Output the data exactly, with every line intact.
○ ○ ○ ○ ○
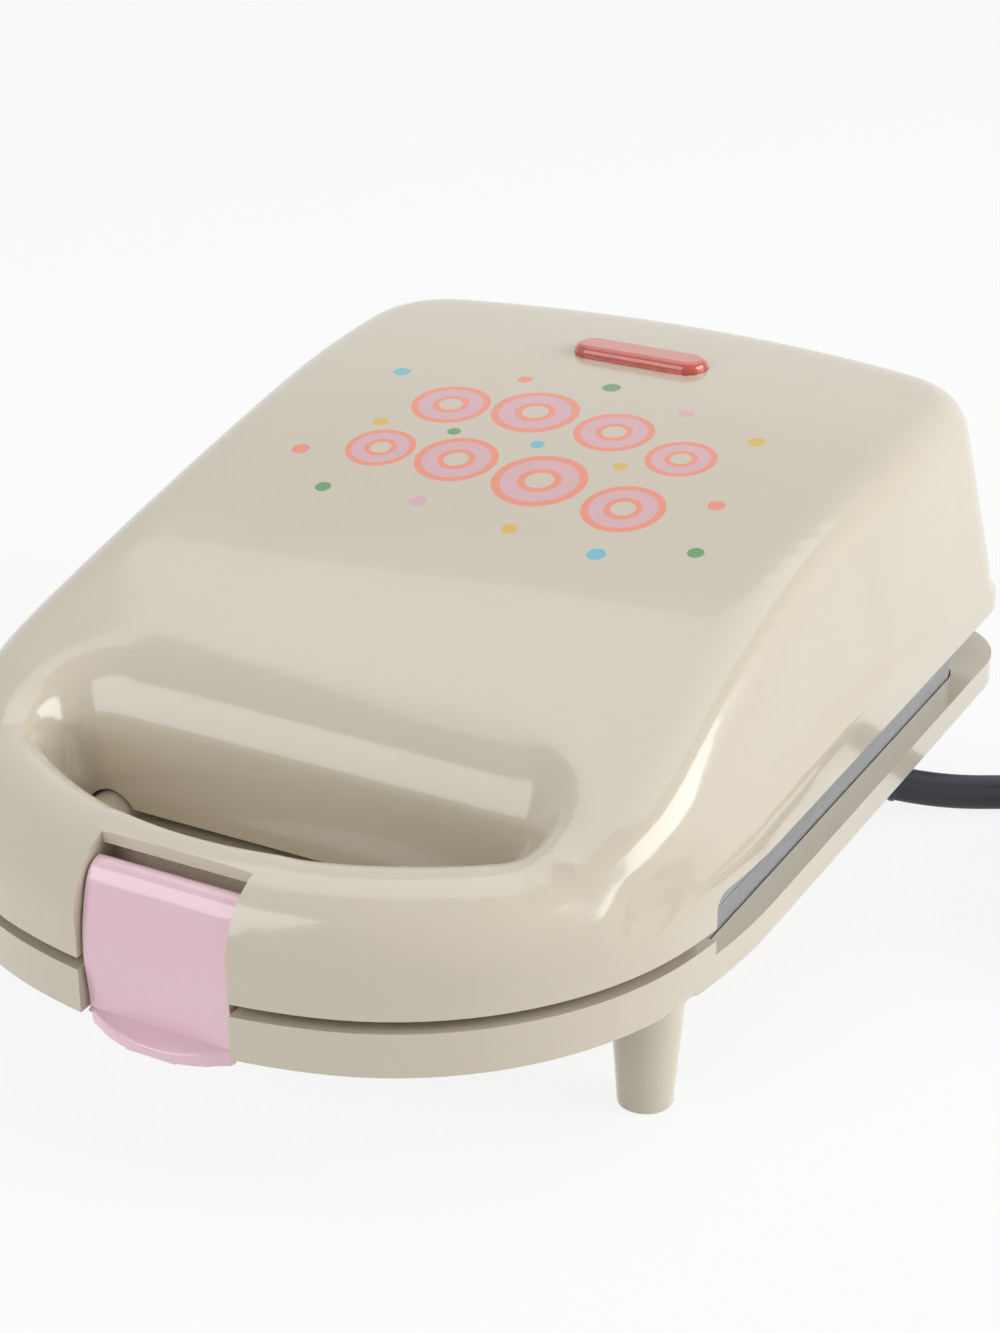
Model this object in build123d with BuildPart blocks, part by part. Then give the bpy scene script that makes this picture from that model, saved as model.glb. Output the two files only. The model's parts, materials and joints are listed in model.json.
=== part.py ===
from build123d import *
from math import atan2, cos, degrees, pi, radians, sin, sqrt, tan
import os

# A countertop cooker for ring-shaped cakes: a lid hinged to a base, with a ring plate in each.
# Millimetres. X runs to the right, Y to the back and Z up. The origin is the middle of the
# footprint, on the surface that the feet stand on. The thumb tab of the latch is in front.

# Both shells in plan
half_width = 71.5            # straight flanks
depth = 204.0                # thumb tab to rear wall
front_set = 0.8              # the shells' front edge stands this far behind the thumb tab
front_y = -depth / 2 + front_set
rear_y = depth / 2
front_radius = 1.338 * half_width    # middle of the curved front
front_angle = 16.7           # where the middle of the front runs into its corners
corner_radius = 0.8336 * half_width
corner_angle = 78.6          # where the corners run into the flanks
rear_radius = 3.5 * half_width
rear_corner_radius = 16.0
side_step_y = front_y + 56.5         # behind this line the sides stand open round the plates
step_radius = 3.0

# Heights
rim_bottom = 20.0            # lower edge of the base
rim_front = 27.8             # upper edge of the base in front
rim_side = 25.2              # upper edge of the base beside and behind the plates
lid_front_edge = 30.0        # lower edge of the lid in front
lid_side_edge = 36.0         # lower edge of the lid beside and behind the plates
handle_top = 49.0
lid_top = 79.1
plate_parting = 29.4         # face of the lower plate
belly_bottom = 8.0

lid_wall = 2.5
base_wall = 2.2
clearance = 0.3              # between pieces that only lie beside each other
running = 0.05               # round a pin that turns

# Lid: handle, long arc of the top, leaning flanks
handle_roll = 12.0           # rounding of the handle's outer edge
dome_radius = 432.0          # long arc of the top, seen from the side
dome_peak_y = rear_y - 11.2
blend_radius = 42.0          # hollow between the handle and the long arc
crease_radius = 8.0          # soft edge between the top and its flanks
flank_foot_z = 43.0
flank_head_z = 82.0
flank_front_y = front_y + 33.0
flank_foot = [(half_width - 11.2, flank_front_y), (half_width - 6.0, front_y + 43.0),
              (half_width - 2.5, front_y + 57.0), (half_width - 1.3, front_y + 77.0),
              (half_width - 1.3, rear_y - 76.2)]
flank_foot_start = 0.55      # slope at the front end of that line
flank_head = [(half_width - 11.2, flank_front_y), (half_width - 13.0, front_y + 45.0),
              (half_width - 16.0, front_y + 59.0), (half_width - 15.5, front_y + 79.0),
              (half_width - 10.5, rear_y - 76.2), (half_width - 8.0, rear_y - 46.2)]
head_rear_y = rear_y - 4.2
head_rear_radius = 2.5 * half_width
head_corner_radius = 20.0
foot_rear_inset = 1.0
ledge_start_y = front_y + 37.0
ledge_front_z = 37.3         # top of the skirt band under the flanks: in front,
ledge_peak = (front_y + 88.2, 45.0)  # at its highest
ledge_rear = (rear_y - 14.0, 39.0)   # and at the rear corner

# Finger opening, a bell mouth through the lid and a plain one through the base.
# Each level: height, front, back, half width, rounding of the rear corners.
opening_front_y = front_y + 18.0
opening_back_y = front_y + 45.0
opening_half_width = half_width - 25.5
opening_bow = 7.5            # how far the front of the opening is bowed
opening_end = 16.0           # width and depth of the rounding at its two ends
opening_end_depth = 12.0
opening_levels = [(26.0, 0.0, 0.0, 0.0, 6.0),
                  (44.0, 0.0, 0.0, 0.0, 6.0),
                  (47.4, -1.9, 0.9, 0.9, 7.0),
                  (49.4, -4.8, 2.0, 2.2, 8.0),
                  (51.2, -5.0, 3.4, 3.6, 10.0),
                  (53.0, -5.0, 5.2, 5.0, 12.0),
                  (55.2, -5.0, 8.2, 6.4, 15.0),
                  (57.5, -5.0, 12.0, 7.4, 18.0),
                  (59.5, -5.0, 17.0, 8.0, 22.0),
                  (61.3, -5.0, 23.0, 8.4, 26.0),
                  (63.0, -5.0, 29.0, 8.7, 30.0),
                  (64.5, -5.0, 35.0, 9.0, 34.0),
                  (70.0, -5.0, 45.0, 9.0, 40.0)]
notch_place = opening_half_width - 7.0   # an arch at each end of the opening's rear wall
notch_radius = 5.0
notch_gap = 0.6              # round the base's boss that stands in the arch
notch_boss_front = opening_back_y - 4.8
grip_back_y = front_y + 37.0         # rear of the opening in the base
grip_half_width = opening_half_width - 3.0
grip_front_half = opening_half_width - 10.0
grip_side_y = front_y + 30.2
grip_round = 2.5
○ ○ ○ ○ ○
# [Worked answer]
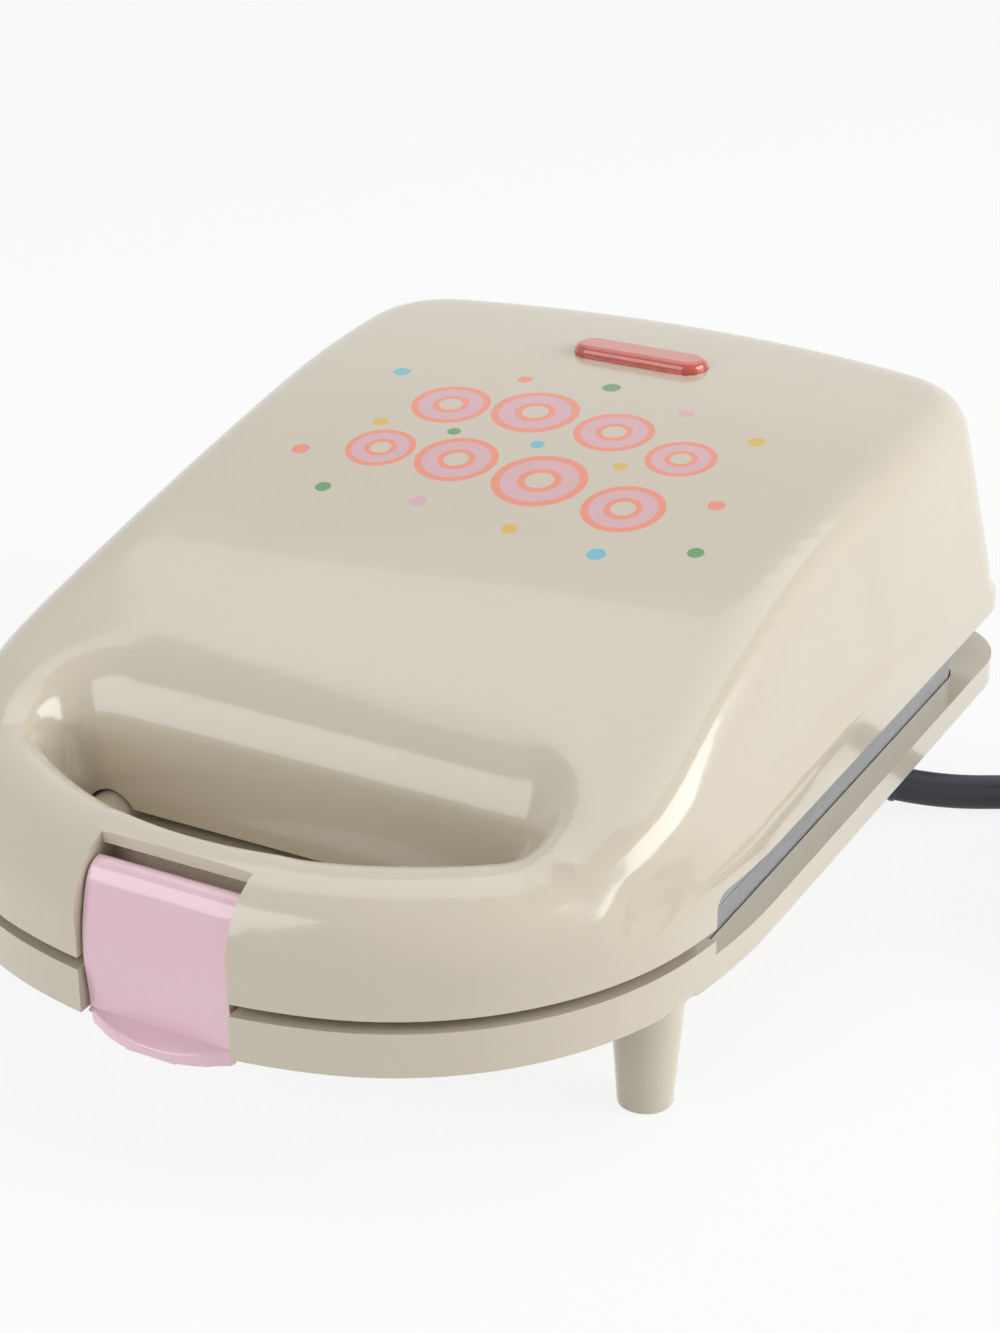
Model this object in build123d with BuildPart blocks, part by part. Then give the bpy scene script that makes this picture from that model, saved as model.glb. Output the two files only. The model's parts, materials and joints are listed in model.json.
=== part.py ===
from build123d import *
from math import atan2, cos, degrees, pi, radians, sin, sqrt, tan
import os

# A countertop cooker for ring-shaped cakes: a lid hinged to a base, with a ring plate in each.
# Millimetres. X runs to the right, Y to the back and Z up. The origin is the middle of the
# footprint, on the surface that the feet stand on. The thumb tab of the latch is in front.

# Both shells in plan
half_width = 71.5            # straight flanks
depth = 204.0                # thumb tab to rear wall
front_set = 0.8              # the shells' front edge stands this far behind the thumb tab
front_y = -depth / 2 + front_set
rear_y = depth / 2
front_radius = 1.338 * half_width    # middle of the curved front
front_angle = 16.7           # where the middle of the front runs into its corners
corner_radius = 0.8336 * half_width
corner_angle = 78.6          # where the corners run into the flanks
rear_radius = 3.5 * half_width
rear_corner_radius = 16.0
side_step_y = front_y + 56.5         # behind this line the sides stand open round the plates
step_radius = 3.0

# Heights
rim_bottom = 20.0            # lower edge of the base
rim_front = 27.8             # upper edge of the base in front
rim_side = 25.2              # upper edge of the base beside and behind the plates
lid_front_edge = 30.0        # lower edge of the lid in front
lid_side_edge = 36.0         # lower edge of the lid beside and behind the plates
handle_top = 49.0
lid_top = 79.1
plate_parting = 29.4         # face of the lower plate
belly_bottom = 8.0

lid_wall = 2.5
base_wall = 2.2
clearance = 0.3              # between pieces that only lie beside each other
running = 0.05               # round a pin that turns

# Lid: handle, long arc of the top, leaning flanks
handle_roll = 12.0           # rounding of the handle's outer edge
dome_radius = 432.0          # long arc of the top, seen from the side
dome_peak_y = rear_y - 11.2
blend_radius = 42.0          # hollow between the handle and the long arc
crease_radius = 8.0          # soft edge between the top and its flanks
flank_foot_z = 43.0
flank_head_z = 82.0
flank_front_y = front_y + 33.0
flank_foot = [(half_width - 11.2, flank_front_y), (half_width - 6.0, front_y + 43.0),
              (half_width - 2.5, front_y + 57.0), (half_width - 1.3, front_y + 77.0),
              (half_width - 1.3, rear_y - 76.2)]
flank_foot_start = 0.55      # slope at the front end of that line
flank_head = [(half_width - 11.2, flank_front_y), (half_width - 13.0, front_y + 45.0),
              (half_width - 16.0, front_y + 59.0), (half_width - 15.5, front_y + 79.0),
              (half_width - 10.5, rear_y - 76.2), (half_width - 8.0, rear_y - 46.2)]
head_rear_y = rear_y - 4.2
head_rear_radius = 2.5 * half_width
head_corner_radius = 20.0
foot_rear_inset = 1.0
ledge_start_y = front_y + 37.0
ledge_front_z = 37.3         # top of the skirt band under the flanks: in front,
ledge_peak = (front_y + 88.2, 45.0)  # at its highest
ledge_rear = (rear_y - 14.0, 39.0)   # and at the rear corner

# Finger opening, a bell mouth through the lid and a plain one through the base.
# Each level: height, front, back, half width, rounding of the rear corners.
opening_front_y = front_y + 18.0
opening_back_y = front_y + 45.0
opening_half_width = half_width - 25.5
opening_bow = 7.5            # how far the front of the opening is bowed
opening_end = 16.0           # width and depth of the rounding at its two ends
opening_end_depth = 12.0
opening_levels = [(26.0, 0.0, 0.0, 0.0, 6.0),
                  (44.0, 0.0, 0.0, 0.0, 6.0),
                  (47.4, -1.9, 0.9, 0.9, 7.0),
                  (49.4, -4.8, 2.0, 2.2, 8.0),
                  (51.2, -5.0, 3.4, 3.6, 10.0),
                  (53.0, -5.0, 5.2, 5.0, 12.0),
                  (55.2, -5.0, 8.2, 6.4, 15.0),
                  (57.5, -5.0, 12.0, 7.4, 18.0),
                  (59.5, -5.0, 17.0, 8.0, 22.0),
                  (61.3, -5.0, 23.0, 8.4, 26.0),
                  (63.0, -5.0, 29.0, 8.7, 30.0),
                  (64.5, -5.0, 35.0, 9.0, 34.0),
                  (70.0, -5.0, 45.0, 9.0, 40.0)]
notch_place = opening_half_width - 7.0   # an arch at each end of the opening's rear wall
notch_radius = 5.0
notch_gap = 0.6              # round the base's boss that stands in the arch
notch_boss_front = opening_back_y - 4.8
grip_back_y = front_y + 37.0         # rear of the opening in the base
grip_half_width = opening_half_width - 3.0
grip_front_half = opening_half_width - 10.0
grip_side_y = front_y + 30.2
grip_round = 2.5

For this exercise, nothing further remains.